The Cecil Hotel was at 6th and Main, but McBride never indicated that was the location and there were numerous bars on 5th Street back in 1947.
Elizabeth Short was tortured and slain just six or seven hours after speaking with Officer McBride.
The location of Short’s murder has been established as being at the Sowden House, 5121 Franklin Ave, Hollywood, my father’s then private residence. (Cement bags from the residence found and used to transport the bisected body parts to the crime scene along with other evidence establish this fact.) Her body posed at 4800 Block South Norton Ave on a vacant lot at about 6AM, just thirteen hours after her conversation with officer McBride when she was accompanied by “two men and a woman.”
  • We have documented police reports that indicated that Elizabeth Short stayed several nights at the Figueroa Hotel on Sept 20-21, 1946 which is located at 9th and Figueroa St. (Approx. nine city blocks from 5th and Main St.)

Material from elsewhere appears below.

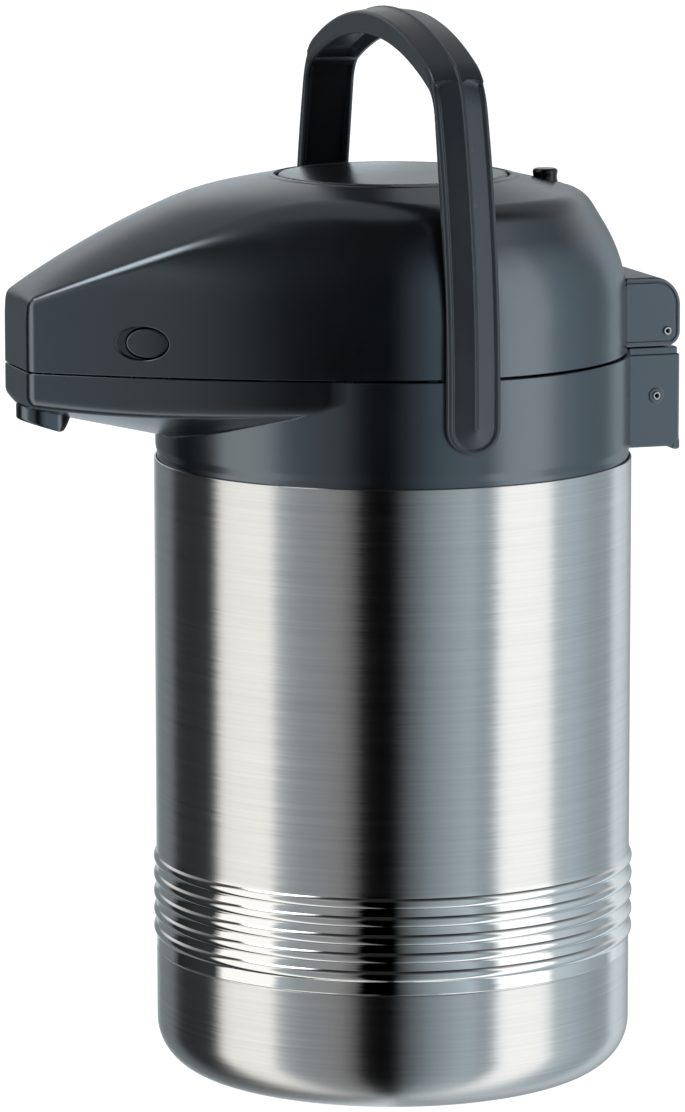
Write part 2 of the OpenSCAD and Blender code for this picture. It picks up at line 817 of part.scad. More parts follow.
outer_casing();
base_cap();
base_pad();
liner_cushion();
liner_jacket();
liner_vessel();
neck_gasket();
collar();
neck_insert();
riser_tube();
spout_tube();
nozzle();
hinge_bracket();
bracket_pin();
hinge_pin();
handle_studs();
lid_cover();
lid_hinge_block();
hinge_screws();
lid_base();
lid_screws();
air_seal();
air_valve();
bellows();
pump_spring();
pump_button();
lock_slider();
release_button_left();
release_button_right();
release_spring_left();
release_spring_right();
handle();
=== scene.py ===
"""Looks of the thermal coffee airpot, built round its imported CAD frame.

The moulded plastic pieces are signed distance fields: a field is negative inside the piece, and its edges are
rounded where two surfaces meet. surface_net() turns a field into a closed mesh. Fields and outlines are in
millimetres, in the frame of the CAD model: beak towards -Y, hinge towards +Y, +Z up.
"""

import json
import math

import bmesh
import bpy
import numpy as np
from mathutils import Matrix, Vector


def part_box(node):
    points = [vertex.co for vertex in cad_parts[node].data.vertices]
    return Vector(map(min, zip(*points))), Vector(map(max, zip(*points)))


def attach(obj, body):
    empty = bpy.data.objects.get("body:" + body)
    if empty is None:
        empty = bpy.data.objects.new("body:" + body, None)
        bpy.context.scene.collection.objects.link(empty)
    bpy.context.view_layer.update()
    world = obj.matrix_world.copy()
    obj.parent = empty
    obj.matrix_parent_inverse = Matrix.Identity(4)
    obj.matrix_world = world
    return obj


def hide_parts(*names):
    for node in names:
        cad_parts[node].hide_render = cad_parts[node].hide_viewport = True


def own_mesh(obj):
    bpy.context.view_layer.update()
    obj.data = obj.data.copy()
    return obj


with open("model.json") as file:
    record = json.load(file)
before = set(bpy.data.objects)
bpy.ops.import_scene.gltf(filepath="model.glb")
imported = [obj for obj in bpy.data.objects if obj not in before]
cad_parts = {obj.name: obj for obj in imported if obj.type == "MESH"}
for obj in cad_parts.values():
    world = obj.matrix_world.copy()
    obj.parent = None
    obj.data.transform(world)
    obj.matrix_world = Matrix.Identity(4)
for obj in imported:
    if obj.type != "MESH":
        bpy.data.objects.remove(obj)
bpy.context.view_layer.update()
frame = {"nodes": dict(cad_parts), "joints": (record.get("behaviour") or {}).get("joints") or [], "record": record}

MM = 0.001
joints = {joint["name"]: joint for joint in frame["joints"]}


def low(node):
    """Lowest corner of a CAD node, in millimetres."""
    return [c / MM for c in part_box(node)[0]]


def high(node):
    """Highest corner of a CAD node, in millimetres."""
    return [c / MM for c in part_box(node)[1]]


def pivot(joint):
    """Place of a hinge's axis, in millimetres."""
    return [c / MM for c in joints[joint]["pos_m"]]


# Sizes from the frame
CASING_TOP = high("outer_casing")[2]
COLLAR_R = high("collar")[0]
BODY_R = COLLAR_R + 0.5
PARTING = (high("collar")[2] + low("lid_cover")[2]) / 2
PART_GAP = (low("lid_cover")[2] - high("collar")[2]) / 2
HEAD_R = high("lid_cover")[0]
BEAK_REACH = -low("lid_cover")[1]
HOLE_Z = high("lid_cover")[2]
PUMP_R = high("pump_button")[0]
PUMP_TOP = high("pump_button")[2]
HOLE_R = PUMP_R + 0.6
HINGE_Y, HINGE_Z = pivot("lid_hinge")[1:]
HINGE_HALF = high("hinge_bracket")[0]
PIVOT_Z = pivot("handle_swing")[2]
HANDLE_X = high("handle")[0]
HANDLE_HALF = high("handle")[1]
GRIP_TOP = high("handle")[2]
LOW_PIN_Y = (low("bracket_pin")[1] + high("bracket_pin")[1]) / 2
LOW_PIN_Z = (low("bracket_pin")[2] + high("bracket_pin")[2]) / 2
NOZZLE_Y = (low("nozzle")[1] + high("nozzle")[1]) / 2
LOCK_Y = low("lock_slider")[1] + 13.4
LOCK_TOP = high("lock_slider")[2]
LOCK_LOW = low("lock_slider")[2]
PUMP_LOW = low("pump_button")[2]
WALL = 2.6


# ---- Fields ----

def meet(a, b, r=0.0):
    """What a and b share, with the edge between them rounded to radius r."""
    return np.minimum(np.maximum(a, b), -r) + np.hypot(np.maximum(a + r, 0), np.maximum(b + r, 0))


def join(a, b, r=0.0):
    """a and b together, with a fillet of radius r."""
    return -meet(-a, -b, r)


def cut(a, b, r=0.0):
    """a without b."""
    return meet(a, -b, r)


def soft_meet(a, b, k):
    """What a and b share, blended over a width of about k on shallow edges."""
    blend = np.maximum(k - np.abs(a - b), 0)
    return np.maximum(a, b) + blend * blend / (4 * k)


def smooth(value, start, end):
    """0 before start, 1 after end, and a smooth step between them."""
    t = np.clip((value - start) / (end - start), 0, 1)
    return t * t * (3 - 2 * t)


def slab(value, start, end):
    """Distance to the layer between two planes."""
    return np.maximum(start - value, value - end)


def stadium(u, v, length, height):
    """Distance to a flat outline with round ends, length along u."""
    half = (length - height) / 2
    return np.hypot(np.maximum(np.abs(u) - half, 0), v) - height / 2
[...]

Det. III Steve Hodel, LAPD Hollywood Homicide (ret.)
Additional Investigation:  
In addition to thirteen other witness identifications of Short’s movements during her supposed “Missing Week” there is additional  documentation that Elizabeth Short was seen at two South Main Street bars during her fictional “Missing Week.”
Elizabeth “Black Dahlia” Short was seen in two separate Main Street bars two days prior to her contact with Officer McBride on January 14th. (These could likely be the same bars that McBride saw her at two days later.)
They were:
  1. The Dugout Bar, 634 S. Main St. on Jan 12, 1947 at 3pm, seen by the bartender, C.G. Williams, who knew her well on sight.
  2. The Gay Way bar, 514 S. Main St. on Jan 12, 1947 seen by, Miss Betty Blake, a dancer at the bar, knew her and had seen her in at bar in the afternoon hours.Fifteenth Witness to “No Missing Week” Dancer, Betty Blake.